THE INPUT
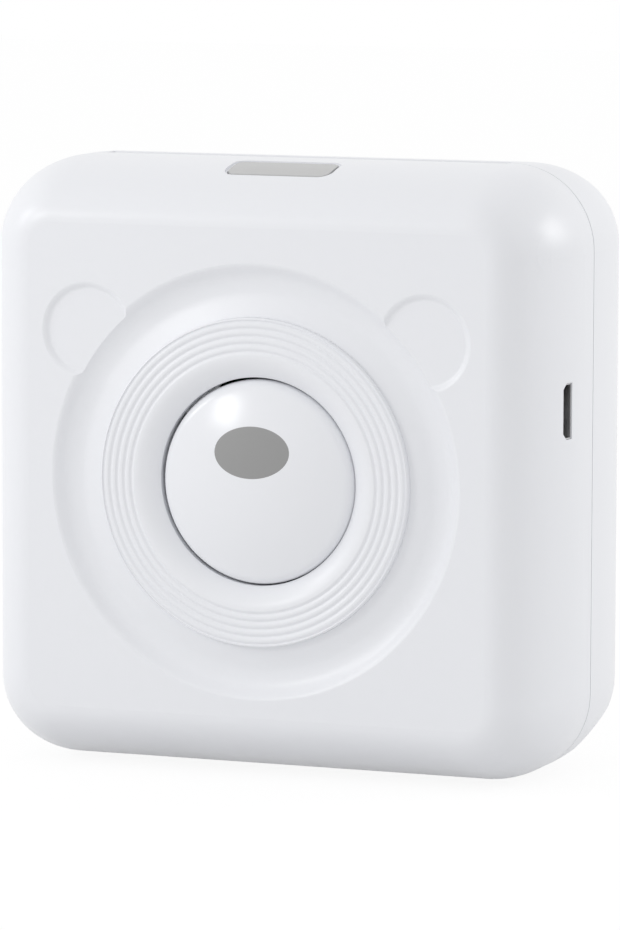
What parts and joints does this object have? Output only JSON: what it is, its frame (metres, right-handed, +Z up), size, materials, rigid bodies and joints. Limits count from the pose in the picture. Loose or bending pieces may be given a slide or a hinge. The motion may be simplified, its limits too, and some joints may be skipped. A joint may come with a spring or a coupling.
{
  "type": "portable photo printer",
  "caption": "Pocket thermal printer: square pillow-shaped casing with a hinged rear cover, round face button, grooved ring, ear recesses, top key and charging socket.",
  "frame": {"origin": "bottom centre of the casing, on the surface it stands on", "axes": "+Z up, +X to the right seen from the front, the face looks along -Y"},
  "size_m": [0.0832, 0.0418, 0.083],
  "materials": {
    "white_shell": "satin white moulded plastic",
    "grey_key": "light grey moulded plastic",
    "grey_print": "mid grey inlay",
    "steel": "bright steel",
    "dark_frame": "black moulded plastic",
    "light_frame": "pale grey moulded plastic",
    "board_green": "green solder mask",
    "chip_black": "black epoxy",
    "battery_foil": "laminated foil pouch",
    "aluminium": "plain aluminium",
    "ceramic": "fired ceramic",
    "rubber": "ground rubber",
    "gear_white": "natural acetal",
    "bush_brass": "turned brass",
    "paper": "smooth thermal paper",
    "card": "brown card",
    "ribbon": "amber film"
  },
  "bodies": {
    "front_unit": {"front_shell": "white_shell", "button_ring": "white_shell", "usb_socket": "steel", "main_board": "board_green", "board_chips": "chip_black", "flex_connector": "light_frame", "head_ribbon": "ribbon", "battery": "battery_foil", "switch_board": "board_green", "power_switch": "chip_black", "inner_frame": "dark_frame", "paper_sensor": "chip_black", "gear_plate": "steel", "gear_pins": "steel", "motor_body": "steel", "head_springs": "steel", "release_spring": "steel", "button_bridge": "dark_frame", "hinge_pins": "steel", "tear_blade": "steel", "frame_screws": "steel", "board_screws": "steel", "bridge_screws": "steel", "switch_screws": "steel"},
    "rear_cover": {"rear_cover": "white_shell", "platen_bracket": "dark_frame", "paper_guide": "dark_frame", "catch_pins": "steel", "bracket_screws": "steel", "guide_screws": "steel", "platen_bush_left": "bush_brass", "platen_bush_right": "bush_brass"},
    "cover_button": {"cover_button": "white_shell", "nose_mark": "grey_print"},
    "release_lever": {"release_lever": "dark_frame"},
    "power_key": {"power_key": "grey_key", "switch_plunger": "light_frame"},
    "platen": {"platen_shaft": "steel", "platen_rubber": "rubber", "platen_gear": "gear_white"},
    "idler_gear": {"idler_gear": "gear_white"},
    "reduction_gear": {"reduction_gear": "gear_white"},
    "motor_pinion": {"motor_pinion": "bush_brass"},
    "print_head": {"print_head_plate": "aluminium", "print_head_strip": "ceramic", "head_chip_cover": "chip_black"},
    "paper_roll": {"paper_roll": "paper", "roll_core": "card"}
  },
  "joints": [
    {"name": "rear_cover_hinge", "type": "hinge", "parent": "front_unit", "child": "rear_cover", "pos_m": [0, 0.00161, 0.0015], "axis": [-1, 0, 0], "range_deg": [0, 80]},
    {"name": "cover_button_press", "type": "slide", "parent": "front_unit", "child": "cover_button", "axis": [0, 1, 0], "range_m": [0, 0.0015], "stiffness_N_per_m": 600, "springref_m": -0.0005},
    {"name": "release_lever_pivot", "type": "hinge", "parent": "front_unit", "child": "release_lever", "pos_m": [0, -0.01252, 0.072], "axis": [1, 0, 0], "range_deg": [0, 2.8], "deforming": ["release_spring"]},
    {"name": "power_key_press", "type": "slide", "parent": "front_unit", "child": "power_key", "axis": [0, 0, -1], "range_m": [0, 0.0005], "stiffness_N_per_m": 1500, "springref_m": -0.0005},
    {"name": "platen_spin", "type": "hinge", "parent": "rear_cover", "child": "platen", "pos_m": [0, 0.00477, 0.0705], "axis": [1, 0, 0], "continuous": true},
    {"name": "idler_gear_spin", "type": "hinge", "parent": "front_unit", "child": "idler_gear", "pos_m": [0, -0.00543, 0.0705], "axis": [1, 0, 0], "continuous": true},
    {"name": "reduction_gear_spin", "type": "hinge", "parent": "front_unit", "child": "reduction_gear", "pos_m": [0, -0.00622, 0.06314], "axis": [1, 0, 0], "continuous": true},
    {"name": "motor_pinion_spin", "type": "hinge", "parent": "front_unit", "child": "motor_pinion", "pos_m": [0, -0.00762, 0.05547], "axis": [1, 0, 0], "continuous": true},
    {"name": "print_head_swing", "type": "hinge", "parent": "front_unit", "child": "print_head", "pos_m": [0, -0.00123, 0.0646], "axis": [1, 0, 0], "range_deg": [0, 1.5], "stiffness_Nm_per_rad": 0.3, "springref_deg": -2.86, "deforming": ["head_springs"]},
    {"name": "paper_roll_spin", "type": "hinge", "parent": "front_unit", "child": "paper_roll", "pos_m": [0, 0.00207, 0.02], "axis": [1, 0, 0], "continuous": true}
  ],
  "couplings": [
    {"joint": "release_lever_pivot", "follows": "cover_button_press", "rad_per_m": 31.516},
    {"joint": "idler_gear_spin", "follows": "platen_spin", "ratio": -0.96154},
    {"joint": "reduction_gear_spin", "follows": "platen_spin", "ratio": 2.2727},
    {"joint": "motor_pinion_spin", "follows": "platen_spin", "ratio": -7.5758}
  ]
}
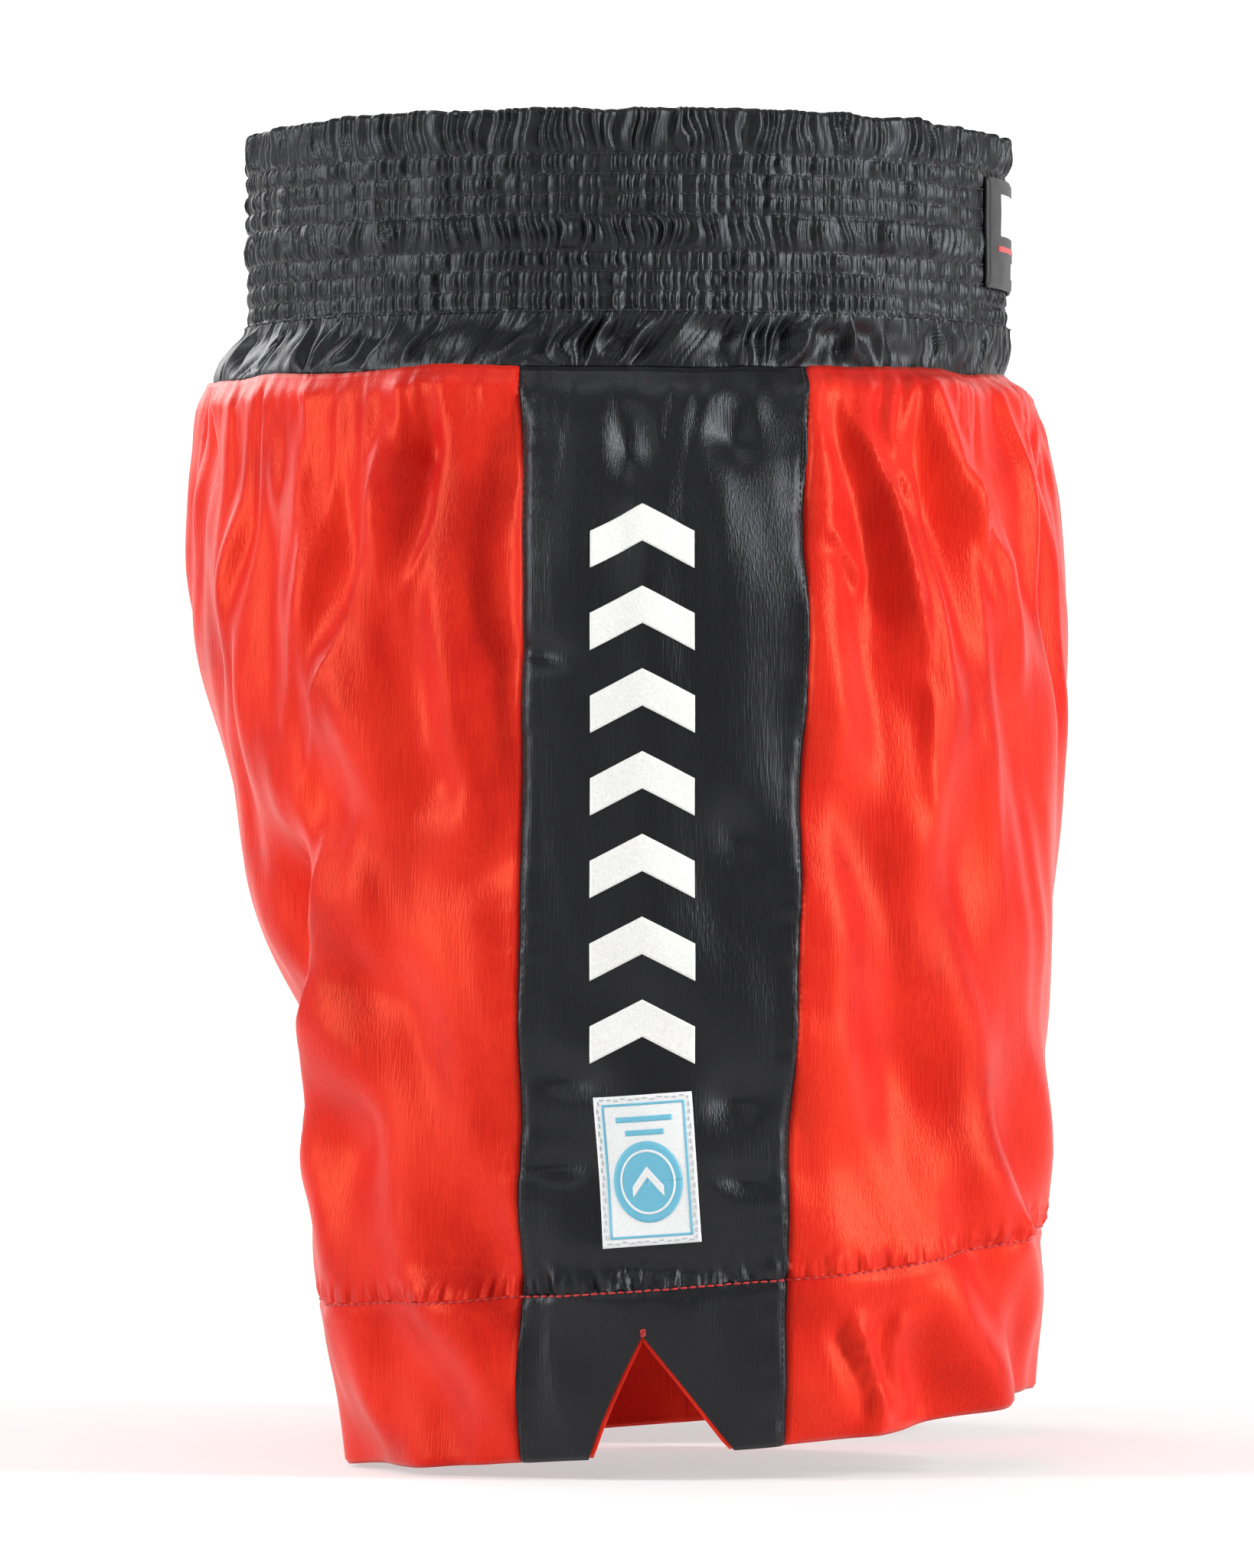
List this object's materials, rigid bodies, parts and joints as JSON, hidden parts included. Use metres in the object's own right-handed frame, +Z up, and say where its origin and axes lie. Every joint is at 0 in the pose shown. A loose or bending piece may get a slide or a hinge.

AIM OF THE TASK
Show the data once more, exactly as it was written.

ANSWER TO THE PROBLEM
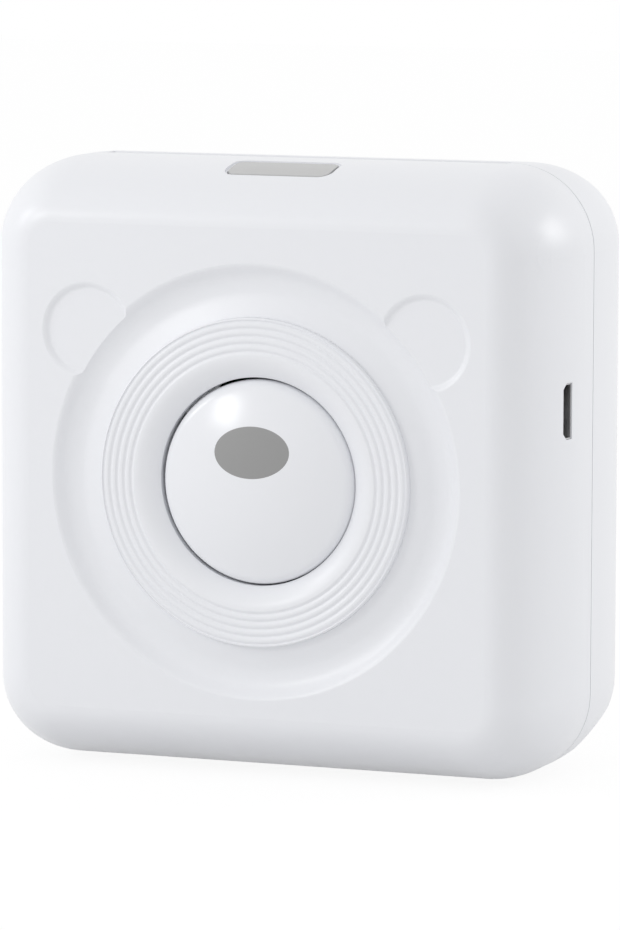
What parts and joints does this object have? Output only JSON: what it is, its frame (metres, right-handed, +Z up), size, materials, rigid bodies and joints. Limits count from the pose in the picture. Loose or bending pieces may be given a slide or a hinge. The motion may be simplified, its limits too, and some joints may be skipped. A joint may come with a spring or a coupling.
{
  "type": "portable photo printer",
  "caption": "Pocket thermal printer: square pillow-shaped casing with a hinged rear cover, round face button, grooved ring, ear recesses, top key and charging socket.",
  "frame": {"origin": "bottom centre of the casing, on the surface it stands on", "axes": "+Z up, +X to the right seen from the front, the face looks along -Y"},
  "size_m": [0.0832, 0.0418, 0.083],
  "materials": {
    "white_shell": "satin white moulded plastic",
    "grey_key": "light grey moulded plastic",
    "grey_print": "mid grey inlay",
    "steel": "bright steel",
    "dark_frame": "black moulded plastic",
    "light_frame": "pale grey moulded plastic",
    "board_green": "green solder mask",
    "chip_black": "black epoxy",
    "battery_foil": "laminated foil pouch",
    "aluminium": "plain aluminium",
    "ceramic": "fired ceramic",
    "rubber": "ground rubber",
    "gear_white": "natural acetal",
    "bush_brass": "turned brass",
    "paper": "smooth thermal paper",
    "card": "brown card",
    "ribbon": "amber film"
  },
  "bodies": {
    "front_unit": {"front_shell": "white_shell", "button_ring": "white_shell", "usb_socket": "steel", "main_board": "board_green", "board_chips": "chip_black", "flex_connector": "light_frame", "head_ribbon": "ribbon", "battery": "battery_foil", "switch_board": "board_green", "power_switch": "chip_black", "inner_frame": "dark_frame", "paper_sensor": "chip_black", "gear_plate": "steel", "gear_pins": "steel", "motor_body": "steel", "head_springs": "steel", "release_spring": "steel", "button_bridge": "dark_frame", "hinge_pins": "steel", "tear_blade": "steel", "frame_screws": "steel", "board_screws": "steel", "bridge_screws": "steel", "switch_screws": "steel"},
    "rear_cover": {"rear_cover": "white_shell", "platen_bracket": "dark_frame", "paper_guide": "dark_frame", "catch_pins": "steel", "bracket_screws": "steel", "guide_screws": "steel", "platen_bush_left": "bush_brass", "platen_bush_right": "bush_brass"},
    "cover_button": {"cover_button": "white_shell", "nose_mark": "grey_print"},
    "release_lever": {"release_lever": "dark_frame"},
    "power_key": {"power_key": "grey_key", "switch_plunger": "light_frame"},
    "platen": {"platen_shaft": "steel", "platen_rubber": "rubber", "platen_gear": "gear_white"},
    "idler_gear": {"idler_gear": "gear_white"},
    "reduction_gear": {"reduction_gear": "gear_white"},
    "motor_pinion": {"motor_pinion": "bush_brass"},
    "print_head": {"print_head_plate": "aluminium", "print_head_strip": "ceramic", "head_chip_cover": "chip_black"},
    "paper_roll": {"paper_roll": "paper", "roll_core": "card"}
  },
  "joints": [
    {"name": "rear_cover_hinge", "type": "hinge", "parent": "front_unit", "child": "rear_cover", "pos_m": [0, 0.00161, 0.0015], "axis": [-1, 0, 0], "range_deg": [0, 80]},
    {"name": "cover_button_press", "type": "slide", "parent": "front_unit", "child": "cover_button", "axis": [0, 1, 0], "range_m": [0, 0.0015], "stiffness_N_per_m": 600, "springref_m": -0.0005},
    {"name": "release_lever_pivot", "type": "hinge", "parent": "front_unit", "child": "release_lever", "pos_m": [0, -0.01252, 0.072], "axis": [1, 0, 0], "range_deg": [0, 2.8], "deforming": ["release_spring"]},
    {"name": "power_key_press", "type": "slide", "parent": "front_unit", "child": "power_key", "axis": [0, 0, -1], "range_m": [0, 0.0005], "stiffness_N_per_m": 1500, "springref_m": -0.0005},
    {"name": "platen_spin", "type": "hinge", "parent": "rear_cover", "child": "platen", "pos_m": [0, 0.00477, 0.0705], "axis": [1, 0, 0], "continuous": true},
    {"name": "idler_gear_spin", "type": "hinge", "parent": "front_unit", "child": "idler_gear", "pos_m": [0, -0.00543, 0.0705], "axis": [1, 0, 0], "continuous": true},
    {"name": "reduction_gear_spin", "type": "hinge", "parent": "front_unit", "child": "reduction_gear", "pos_m": [0, -0.00622, 0.06314], "axis": [1, 0, 0], "continuous": true},
    {"name": "motor_pinion_spin", "type": "hinge", "parent": "front_unit", "child": "motor_pinion", "pos_m": [0, -0.00762, 0.05547], "axis": [1, 0, 0], "continuous": true},
    {"name": "print_head_swing", "type": "hinge", "parent": "front_unit", "child": "print_head", "pos_m": [0, -0.00123, 0.0646], "axis": [1, 0, 0], "range_deg": [0, 1.5], "stiffness_Nm_per_rad": 0.3, "springref_deg": -2.86, "deforming": ["head_springs"]},
    {"name": "paper_roll_spin", "type": "hinge", "parent": "front_unit", "child": "paper_roll", "pos_m": [0, 0.00207, 0.02], "axis": [1, 0, 0], "continuous": true}
  ],
  "couplings": [
    {"joint": "release_lever_pivot", "follows": "cover_button_press", "rad_per_m": 31.516},
    {"joint": "idler_gear_spin", "follows": "platen_spin", "ratio": -0.96154},
    {"joint": "reduction_gear_spin", "follows": "platen_spin", "ratio": 2.2727},
    {"joint": "motor_pinion_spin", "follows": "platen_spin", "ratio": -7.5758}
  ]
}
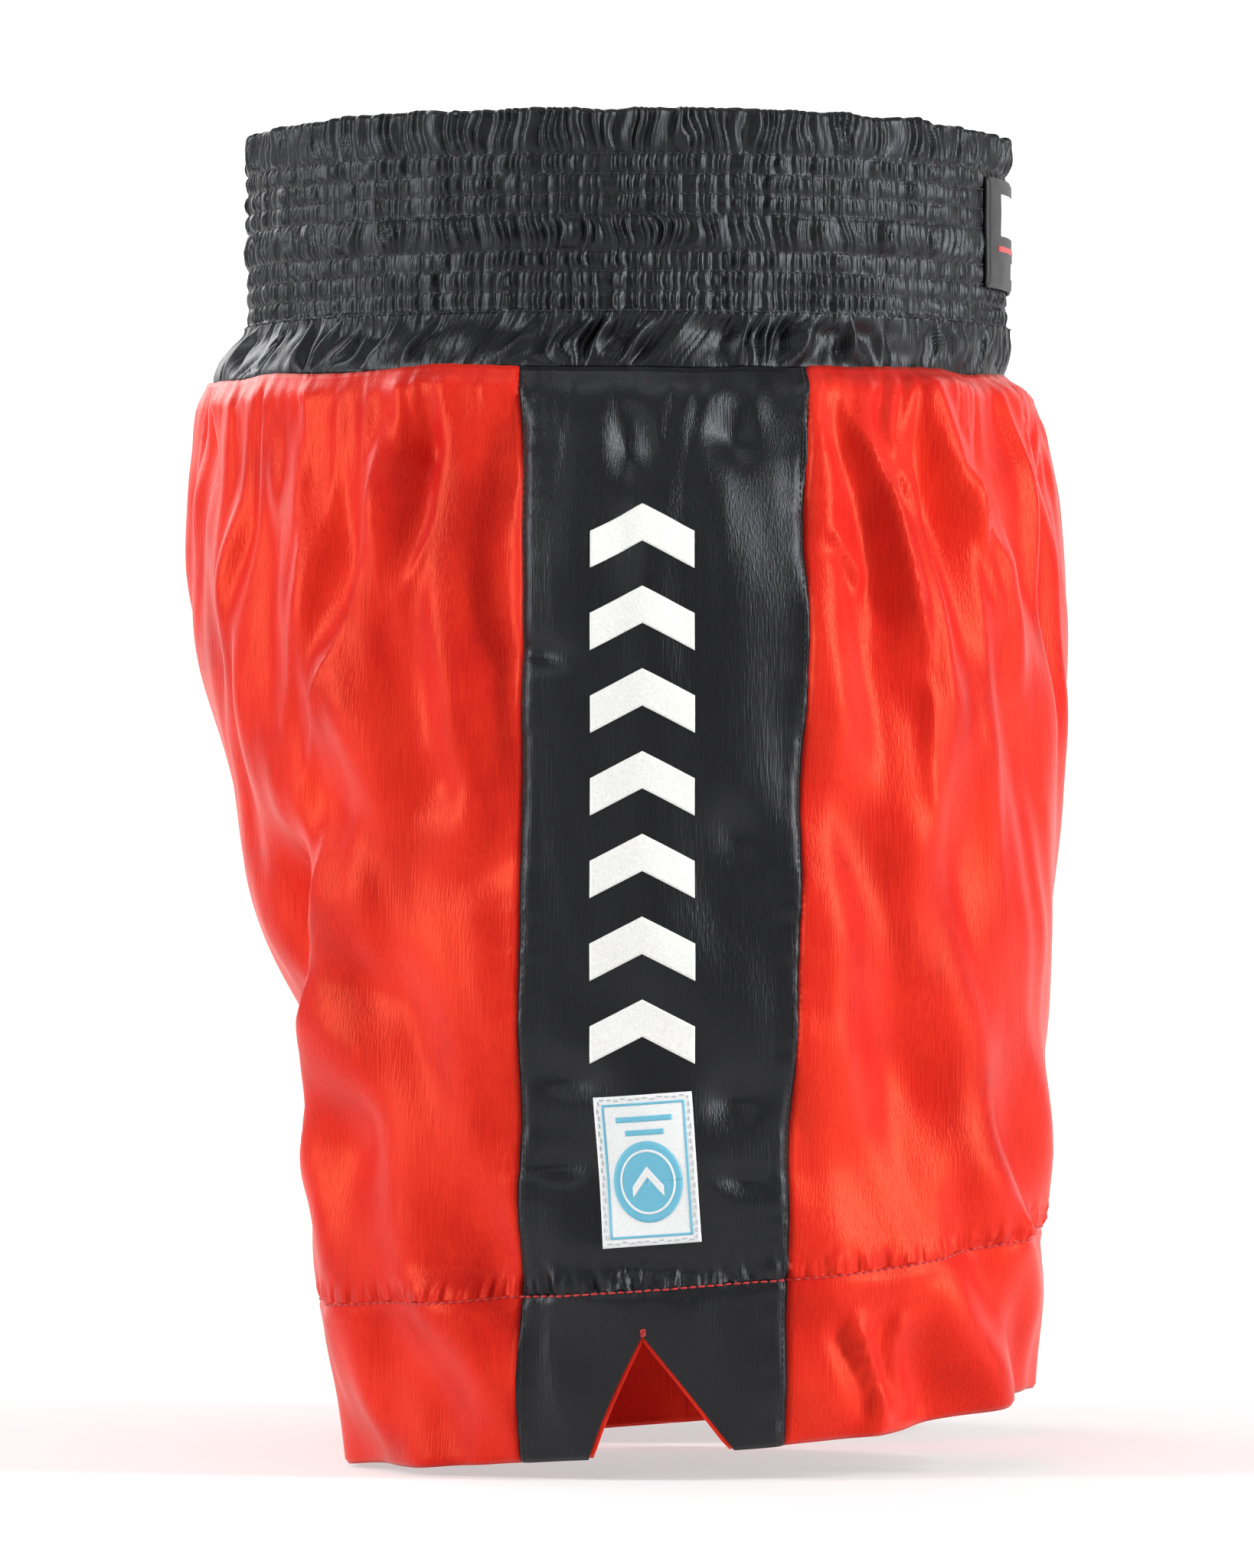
List this object's materials, rigid bodies, parts and joints as JSON, hidden parts included. Use metres in the object's own right-handed frame, +Z up, and say where its origin and axes lie. Every joint is at 0 in the pose shown. A loose or bending piece may get a slide or a hinge.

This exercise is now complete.